*Recorded information*:
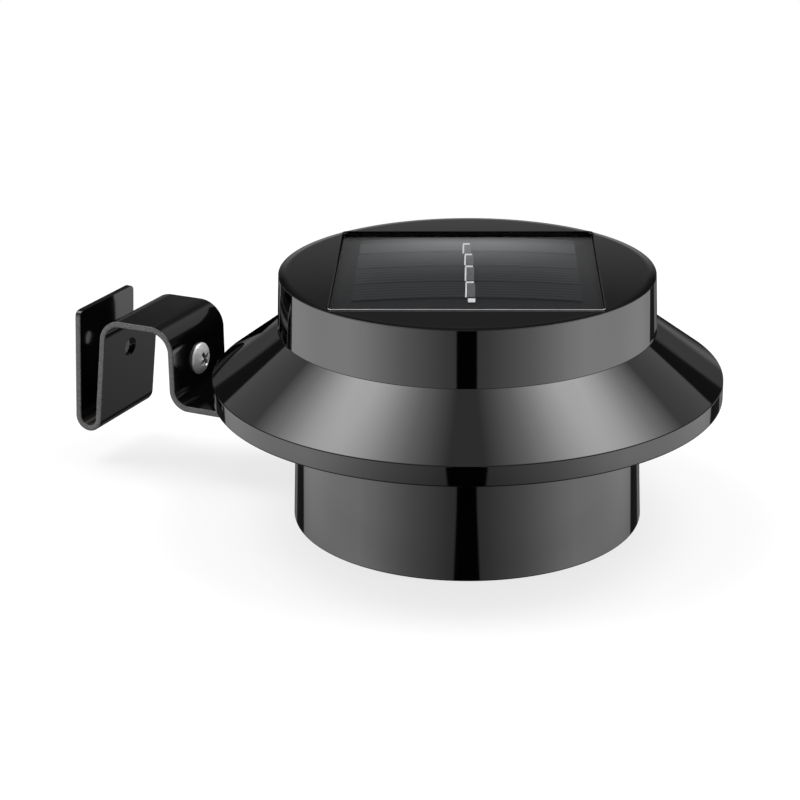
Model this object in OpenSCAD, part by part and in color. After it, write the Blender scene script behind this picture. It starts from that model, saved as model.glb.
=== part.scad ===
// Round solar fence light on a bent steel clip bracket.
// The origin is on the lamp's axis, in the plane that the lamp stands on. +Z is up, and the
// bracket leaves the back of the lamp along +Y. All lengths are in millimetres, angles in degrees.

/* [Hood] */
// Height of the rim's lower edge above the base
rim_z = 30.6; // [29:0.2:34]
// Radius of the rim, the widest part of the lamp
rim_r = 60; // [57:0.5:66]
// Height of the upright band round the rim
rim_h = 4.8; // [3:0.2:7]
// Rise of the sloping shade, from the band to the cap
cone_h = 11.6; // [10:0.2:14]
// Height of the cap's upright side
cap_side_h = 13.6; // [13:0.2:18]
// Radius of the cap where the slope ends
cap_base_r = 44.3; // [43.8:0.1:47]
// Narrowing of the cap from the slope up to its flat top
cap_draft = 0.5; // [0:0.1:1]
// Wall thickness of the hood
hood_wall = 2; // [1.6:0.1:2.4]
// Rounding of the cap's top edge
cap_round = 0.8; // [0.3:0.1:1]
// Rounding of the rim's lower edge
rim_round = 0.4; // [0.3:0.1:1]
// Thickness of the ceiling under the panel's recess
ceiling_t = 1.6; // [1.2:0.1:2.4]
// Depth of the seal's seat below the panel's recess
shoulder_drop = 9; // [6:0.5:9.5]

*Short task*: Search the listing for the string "that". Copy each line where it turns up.

*Result for this task*:
Model this object in OpenSCAD, part by part and in color. After it, write the Blender scene script behind this picture. It starts from that model, saved as model.glb.
// The origin is on the lamp's axis, in the plane that the lamp stands on. +Z is up, and the